WORK REQUIRED: Reproduce the entries in full, with no changes.

Object data in JSON
+===+

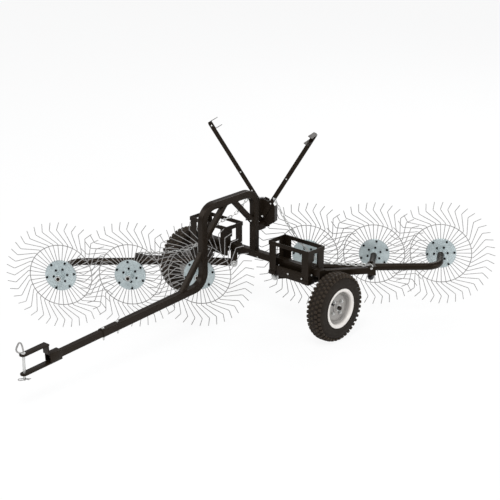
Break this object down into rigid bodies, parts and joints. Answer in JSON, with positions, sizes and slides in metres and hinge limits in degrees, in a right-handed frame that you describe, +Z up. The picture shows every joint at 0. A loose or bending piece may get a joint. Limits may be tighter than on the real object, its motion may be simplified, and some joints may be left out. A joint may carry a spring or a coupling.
{
  "type": "towed acreage rake",
  "caption": "Towed hay rake: an arched frame on two road wheels carries two diagonal gangs of tined reels, with lift levers, chains, weight trays and a pin hitch.",
  "frame": {"origin": "on the ground under the middle of the road axle", "axes": "+Z up, -Y forward towards the hitch, +X to the machine's left"},
  "size_m": [1.9596, 2.8896, 1.161],
  "materials": {
    "frame_paint": "satin powder coat",
    "zinc_plate": "bright zinc plate",
    "spring_wire": "grey plated spring wire",
    "rim_paint": "light grey paint",
    "tyre": "matt rubber"
  },
  "bodies": {
    "frame": {"arch": "frame_paint", "arm_bracket_left": "frame_paint", "arm_bracket_right": "frame_paint", "arm_pivot_bolt_left": "zinc_plate", "arm_pivot_bolt_right": "zinc_plate", "axle_leg_left": "frame_paint", "axle_leg_right": "frame_paint", "brace_front": "frame_paint", "brace_lower": "frame_paint", "brace_rear": "frame_paint", "cross_bar": "frame_paint", "drawbar": "frame_paint", "hitch_collar": "frame_paint", "hitch_hairpin": "zinc_plate", "hitch_lower_strap": "frame_paint", "hitch_pin": "zinc_plate", "hitch_upper_strap": "frame_paint", "lever_pivot_bolt": "zinc_plate", "lever_sector": "frame_paint", "lever_stand": "frame_paint", "tray_deck_left": "frame_paint", "tray_deck_right": "frame_paint", "tray_rack_left": "frame_paint", "tray_rack_right": "frame_paint"},
    "wheel_left": {"rim_left": "rim_paint", "tyre_left": "tyre"},
    "wheel_right": {"rim_right": "rim_paint", "tyre_right": "tyre"},
    "arm_left": {"arm_left": "frame_paint", "chain_lower_left": "zinc_plate", "swing_pin_left": "zinc_plate"},
    "arm_right": {"arm_right": "frame_paint", "chain_lower_right": "zinc_plate", "swing_pin_right": "zinc_plate"},
    "lever_left": {"chain_upper_left": "zinc_plate", "lever_handle_left": "frame_paint", "lever_left": "frame_paint"},
    "lever_right": {"chain_upper_right": "zinc_plate", "lever_handle_right": "frame_paint", "lever_right": "frame_paint"},
    "gang_left": {"gang_beam_left": "frame_paint"},
    "gang_right": {"gang_beam_right": "frame_paint"},
    "reel_left_inner": {"reel_hub_left_inner": "zinc_plate", "reel_ring_left_inner": "spring_wire", "reel_tines_left_inner": "spring_wire"},
    "reel_left_middle": {"reel_hub_left_middle": "zinc_plate", "reel_ring_left_middle": "spring_wire", "reel_tines_left_middle": "spring_wire"},
    "reel_left_outer": {"reel_hub_left_outer": "zinc_plate", "reel_ring_left_outer": "spring_wire", "reel_tines_left_outer": "spring_wire"},
    "reel_right_inner": {"reel_hub_right_inner": "zinc_plate", "reel_ring_right_inner": "spring_wire", "reel_tines_right_inner": "spring_wire"},
    "reel_right_middle": {"reel_hub_right_middle": "zinc_plate", "reel_ring_right_middle": "spring_wire", "reel_tines_right_middle": "spring_wire"},
    "reel_right_outer": {"reel_hub_right_outer": "zinc_plate", "reel_ring_right_outer": "spring_wire", "reel_tines_right_outer": "spring_wire"}
  },
  "joints": [
    {"name": "wheel_left_spin", "type": "hinge", "parent": "frame", "child": "wheel_left", "pos_m": [0.585, 0, 0.203], "axis": [1, 0, 0], "continuous": true},
    {"name": "wheel_right_spin", "type": "hinge", "parent": "frame", "child": "wheel_right", "pos_m": [-0.585, 0, 0.203], "axis": [1, 0, 0], "continuous": true},
    {"name": "arm_left_lift", "type": "hinge", "parent": "frame", "child": "arm_left", "pos_m": [0.1627, -0.035, 0.297], "axis": [0.6871, -0.7266, 0], "range_deg": [-4, 10]},
    {"name": "arm_right_lift", "type": "hinge", "parent": "frame", "child": "arm_right", "pos_m": [-0.1627, -0.035, 0.297], "axis": [-0.6871, 0.7266, 0], "range_deg": [-4, 10]},
    {"name": "gang_left_swing", "type": "hinge", "parent": "arm_left", "child": "gang_left", "pos_m": [0.541, 0.39018, 0.325], "axis": [0, 0, 1], "range_deg": [-6, 0]},
    {"name": "gang_right_swing", "type": "hinge", "parent": "arm_right", "child": "gang_right", "pos_m": [-0.541, -0.46018, 0.325], "axis": [0, 0, 1], "range_deg": [-6, 0]},
    {"name": "reel_left_inner_spin", "type": "hinge", "parent": "gang_left", "child": "reel_left_inner", "pos_m": [0.12286, 0.30515, 0.325], "axis": [-0.5505, 0.8348, 0], "continuous": true},
    {"name": "reel_left_middle_spin", "type": "hinge", "parent": "gang_left", "child": "reel_left_middle", "pos_m": [0.41494, 0.58136, 0.325], "axis": [-0.5505, 0.8348, 0], "continuous": true},
    {"name": "reel_left_outer_spin", "type": "hinge", "parent": "gang_left", "child": "reel_left_outer", "pos_m": [0.70702, 0.85757, 0.325], "axis": [-0.5505, 0.8348, 0], "continuous": true},
    {"name": "reel_right_inner_spin", "type": "hinge", "parent": "gang_right", "child": "reel_right_inner", "pos_m": [-0.12286, -0.37515, 0.325], "axis": [0.5505, -0.8348, 0], "continuous": true},
    {"name": "reel_right_middle_spin", "type": "hinge", "parent": "gang_right", "child": "reel_right_middle", "pos_m": [-0.41494, -0.65136, 0.325], "axis": [0.5505, -0.8348, 0], "continuous": true},
    {"name": "reel_right_outer_spin", "type": "hinge", "parent": "gang_right", "child": "reel_right_outer", "pos_m": [-0.70702, -0.92757, 0.325], "axis": [0.5505, -0.8348, 0], "continuous": true},
    {"name": "lever_left_swing", "type": "hinge", "parent": "frame", "child": "lever_left", "pos_m": [0, 0.0555, 0.611], "axis": [0.309, -0.9511, 0], "range_deg": [0, 58]},
    {"name": "lever_right_swing", "type": "hinge", "parent": "frame", "child": "lever_right", "pos_m": [0, 0.0555, 0.611], "axis": [-0.309, 0.9511, 0], "range_deg": [0, 58]}
  ]
}
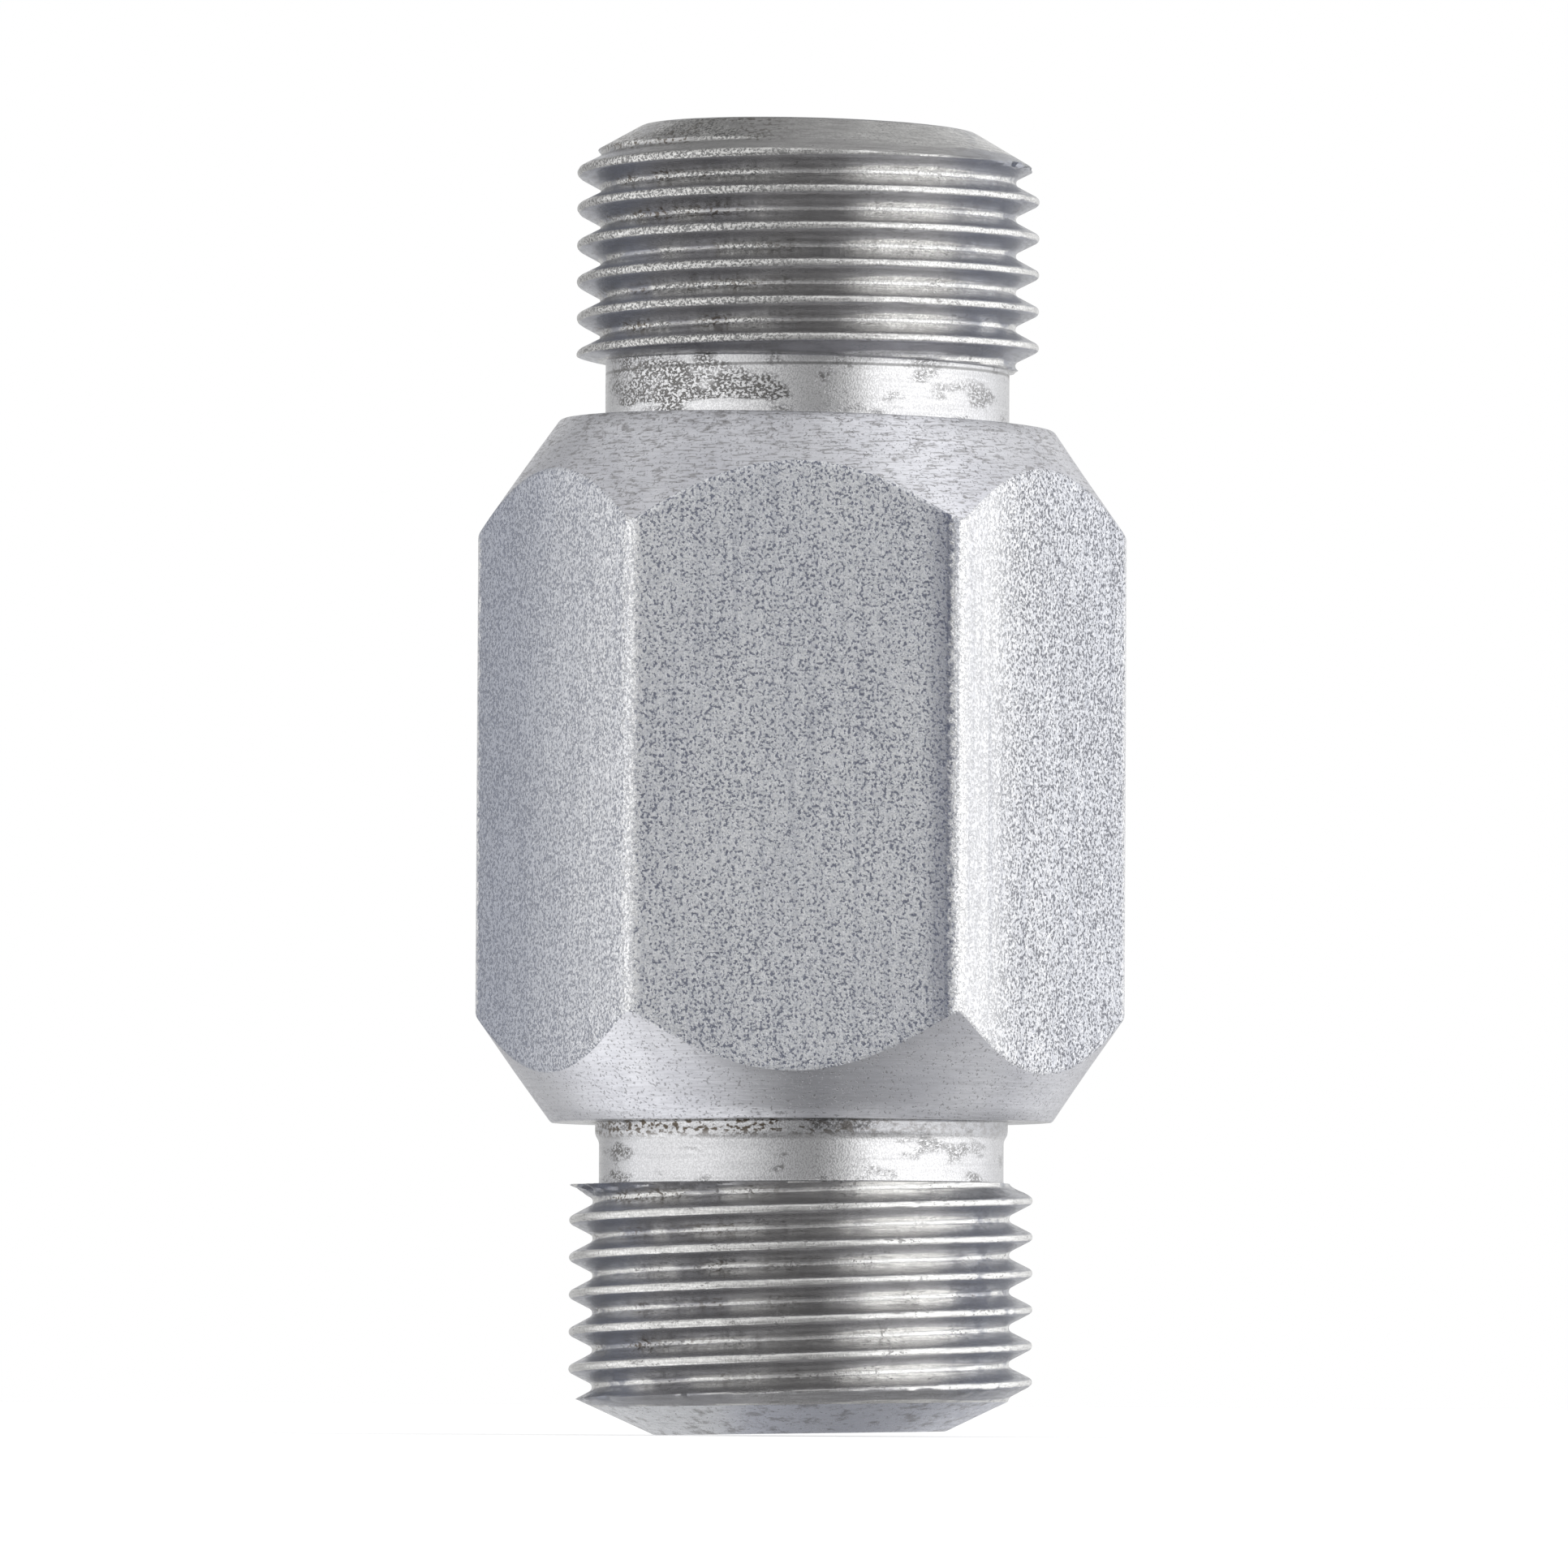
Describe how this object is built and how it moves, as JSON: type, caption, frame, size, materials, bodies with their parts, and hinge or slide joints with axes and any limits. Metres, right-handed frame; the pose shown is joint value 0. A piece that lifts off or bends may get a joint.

+===+

ANSWER FOR THE TASK:
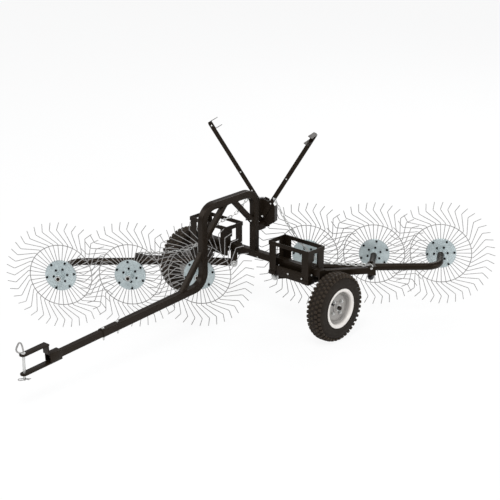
Break this object down into rigid bodies, parts and joints. Answer in JSON, with positions, sizes and slides in metres and hinge limits in degrees, in a right-handed frame that you describe, +Z up. The picture shows every joint at 0. A loose or bending piece may get a joint. Limits may be tighter than on the real object, its motion may be simplified, and some joints may be left out. A joint may carry a spring or a coupling.
{
  "type": "towed acreage rake",
  "caption": "Towed hay rake: an arched frame on two road wheels carries two diagonal gangs of tined reels, with lift levers, chains, weight trays and a pin hitch.",
  "frame": {"origin": "on the ground under the middle of the road axle", "axes": "+Z up, -Y forward towards the hitch, +X to the machine's left"},
  "size_m": [1.9596, 2.8896, 1.161],
  "materials": {
    "frame_paint": "satin powder coat",
    "zinc_plate": "bright zinc plate",
    "spring_wire": "grey plated spring wire",
    "rim_paint": "light grey paint",
    "tyre": "matt rubber"
  },
  "bodies": {
    "frame": {"arch": "frame_paint", "arm_bracket_left": "frame_paint", "arm_bracket_right": "frame_paint", "arm_pivot_bolt_left": "zinc_plate", "arm_pivot_bolt_right": "zinc_plate", "axle_leg_left": "frame_paint", "axle_leg_right": "frame_paint", "brace_front": "frame_paint", "brace_lower": "frame_paint", "brace_rear": "frame_paint", "cross_bar": "frame_paint", "drawbar": "frame_paint", "hitch_collar": "frame_paint", "hitch_hairpin": "zinc_plate", "hitch_lower_strap": "frame_paint", "hitch_pin": "zinc_plate", "hitch_upper_strap": "frame_paint", "lever_pivot_bolt": "zinc_plate", "lever_sector": "frame_paint", "lever_stand": "frame_paint", "tray_deck_left": "frame_paint", "tray_deck_right": "frame_paint", "tray_rack_left": "frame_paint", "tray_rack_right": "frame_paint"},
    "wheel_left": {"rim_left": "rim_paint", "tyre_left": "tyre"},
    "wheel_right": {"rim_right": "rim_paint", "tyre_right": "tyre"},
    "arm_left": {"arm_left": "frame_paint", "chain_lower_left": "zinc_plate", "swing_pin_left": "zinc_plate"},
    "arm_right": {"arm_right": "frame_paint", "chain_lower_right": "zinc_plate", "swing_pin_right": "zinc_plate"},
    "lever_left": {"chain_upper_left": "zinc_plate", "lever_handle_left": "frame_paint", "lever_left": "frame_paint"},
    "lever_right": {"chain_upper_right": "zinc_plate", "lever_handle_right": "frame_paint", "lever_right": "frame_paint"},
    "gang_left": {"gang_beam_left": "frame_paint"},
    "gang_right": {"gang_beam_right": "frame_paint"},
    "reel_left_inner": {"reel_hub_left_inner": "zinc_plate", "reel_ring_left_inner": "spring_wire", "reel_tines_left_inner": "spring_wire"},
    "reel_left_middle": {"reel_hub_left_middle": "zinc_plate", "reel_ring_left_middle": "spring_wire", "reel_tines_left_middle": "spring_wire"},
    "reel_left_outer": {"reel_hub_left_outer": "zinc_plate", "reel_ring_left_outer": "spring_wire", "reel_tines_left_outer": "spring_wire"},
    "reel_right_inner": {"reel_hub_right_inner": "zinc_plate", "reel_ring_right_inner": "spring_wire", "reel_tines_right_inner": "spring_wire"},
    "reel_right_middle": {"reel_hub_right_middle": "zinc_plate", "reel_ring_right_middle": "spring_wire", "reel_tines_right_middle": "spring_wire"},
    "reel_right_outer": {"reel_hub_right_outer": "zinc_plate", "reel_ring_right_outer": "spring_wire", "reel_tines_right_outer": "spring_wire"}
  },
  "joints": [
    {"name": "wheel_left_spin", "type": "hinge", "parent": "frame", "child": "wheel_left", "pos_m": [0.585, 0, 0.203], "axis": [1, 0, 0], "continuous": true},
    {"name": "wheel_right_spin", "type": "hinge", "parent": "frame", "child": "wheel_right", "pos_m": [-0.585, 0, 0.203], "axis": [1, 0, 0], "continuous": true},
    {"name": "arm_left_lift", "type": "hinge", "parent": "frame", "child": "arm_left", "pos_m": [0.1627, -0.035, 0.297], "axis": [0.6871, -0.7266, 0], "range_deg": [-4, 10]},
    {"name": "arm_right_lift", "type": "hinge", "parent": "frame", "child": "arm_right", "pos_m": [-0.1627, -0.035, 0.297], "axis": [-0.6871, 0.7266, 0], "range_deg": [-4, 10]},
    {"name": "gang_left_swing", "type": "hinge", "parent": "arm_left", "child": "gang_left", "pos_m": [0.541, 0.39018, 0.325], "axis": [0, 0, 1], "range_deg": [-6, 0]},
    {"name": "gang_right_swing", "type": "hinge", "parent": "arm_right", "child": "gang_right", "pos_m": [-0.541, -0.46018, 0.325], "axis": [0, 0, 1], "range_deg": [-6, 0]},
    {"name": "reel_left_inner_spin", "type": "hinge", "parent": "gang_left", "child": "reel_left_inner", "pos_m": [0.12286, 0.30515, 0.325], "axis": [-0.5505, 0.8348, 0], "continuous": true},
    {"name": "reel_left_middle_spin", "type": "hinge", "parent": "gang_left", "child": "reel_left_middle", "pos_m": [0.41494, 0.58136, 0.325], "axis": [-0.5505, 0.8348, 0], "continuous": true},
    {"name": "reel_left_outer_spin", "type": "hinge", "parent": "gang_left", "child": "reel_left_outer", "pos_m": [0.70702, 0.85757, 0.325], "axis": [-0.5505, 0.8348, 0], "continuous": true},
    {"name": "reel_right_inner_spin", "type": "hinge", "parent": "gang_right", "child": "reel_right_inner", "pos_m": [-0.12286, -0.37515, 0.325], "axis": [0.5505, -0.8348, 0], "continuous": true},
    {"name": "reel_right_middle_spin", "type": "hinge", "parent": "gang_right", "child": "reel_right_middle", "pos_m": [-0.41494, -0.65136, 0.325], "axis": [0.5505, -0.8348, 0], "continuous": true},
    {"name": "reel_right_outer_spin", "type": "hinge", "parent": "gang_right", "child": "reel_right_outer", "pos_m": [-0.70702, -0.92757, 0.325], "axis": [0.5505, -0.8348, 0], "continuous": true},
    {"name": "lever_left_swing", "type": "hinge", "parent": "frame", "child": "lever_left", "pos_m": [0, 0.0555, 0.611], "axis": [0.309, -0.9511, 0], "range_deg": [0, 58]},
    {"name": "lever_right_swing", "type": "hinge", "parent": "frame", "child": "lever_right", "pos_m": [0, 0.0555, 0.611], "axis": [-0.309, 0.9511, 0], "range_deg": [0, 58]}
  ]
}
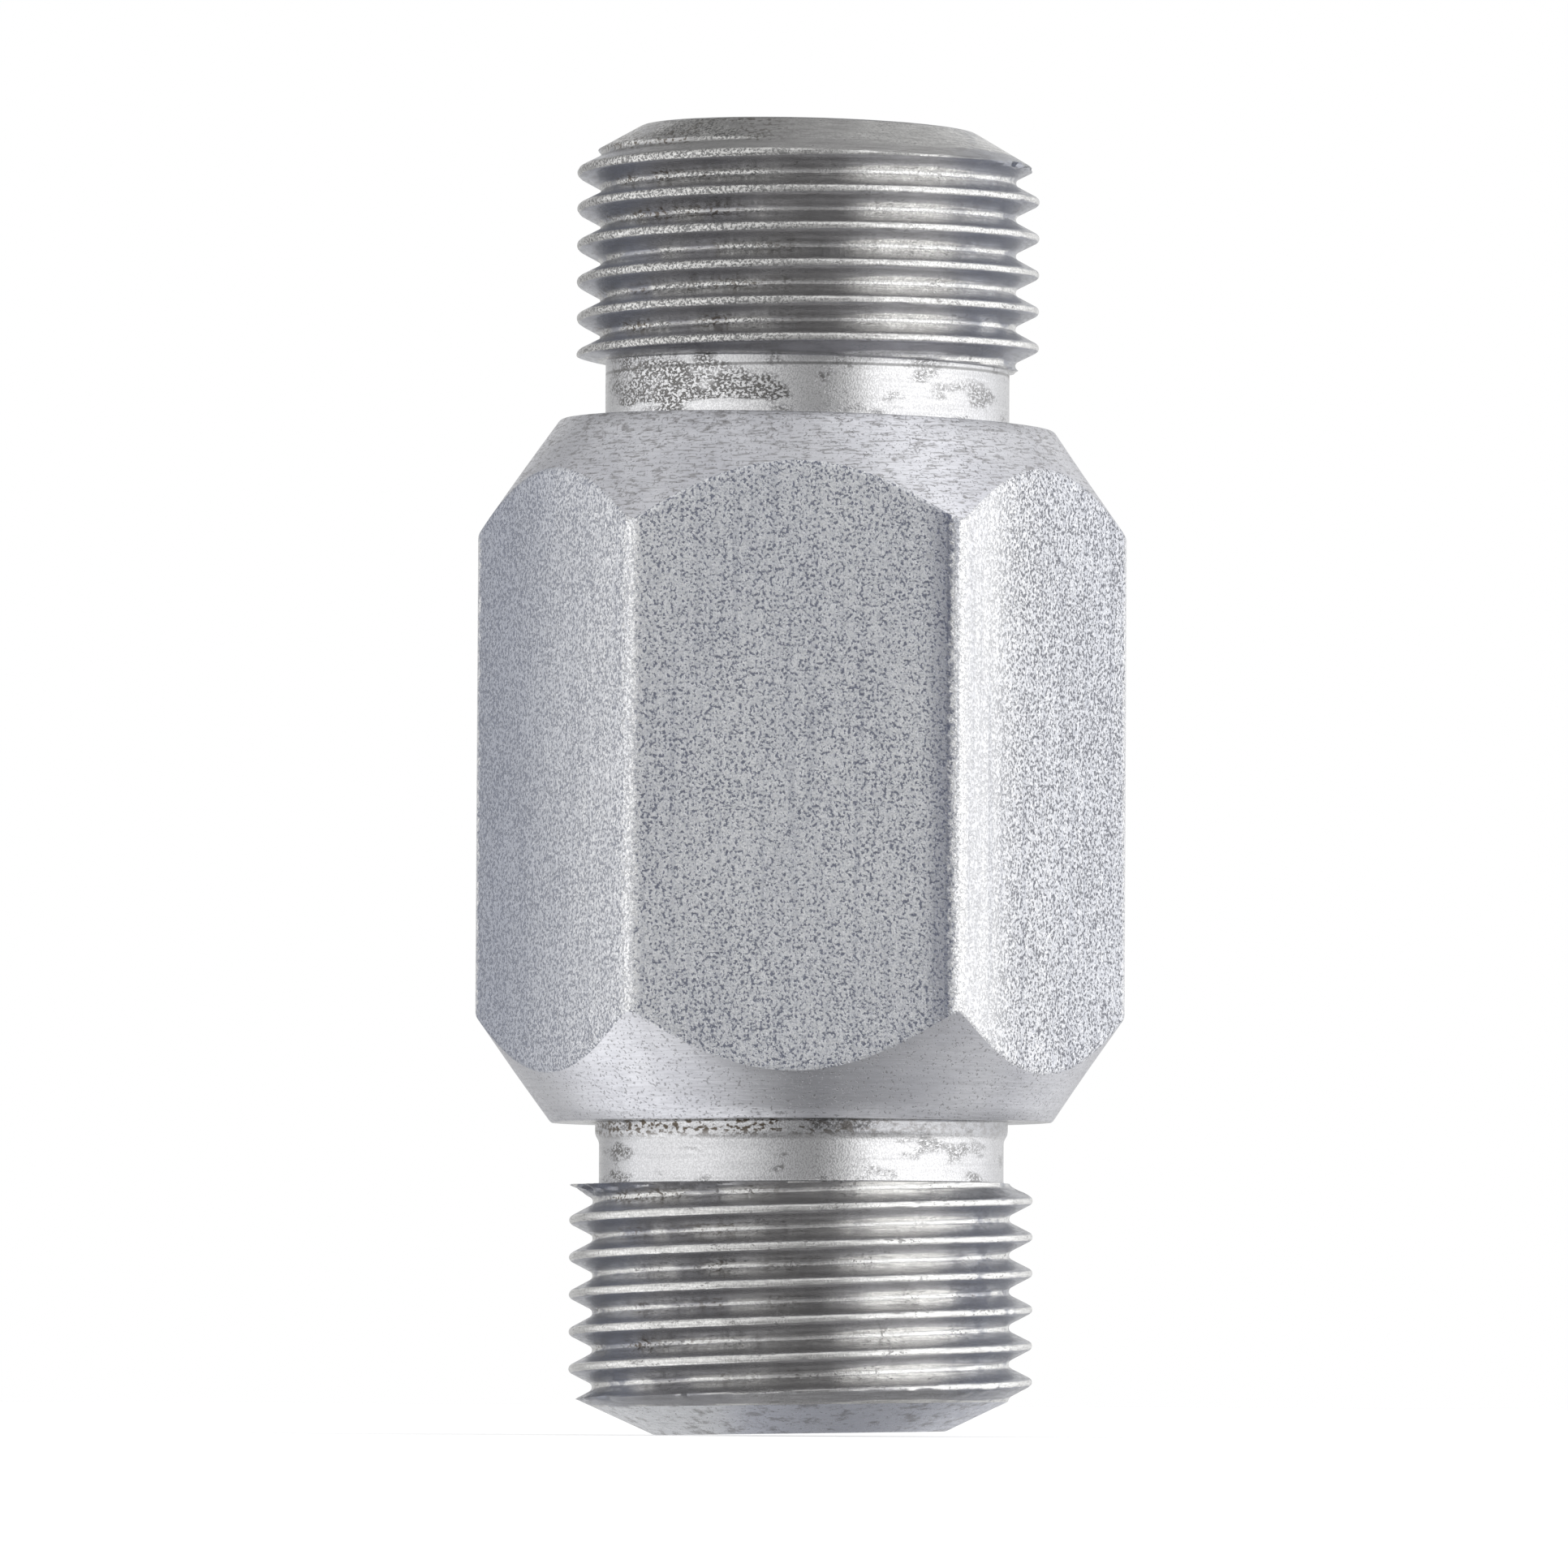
Describe how this object is built and how it moves, as JSON: type, caption, frame, size, materials, bodies with their parts, and hinge or slide joints with axes and any limits. Metres, right-handed frame; the pose shown is joint value 0. A piece that lifts off or bends may get a joint.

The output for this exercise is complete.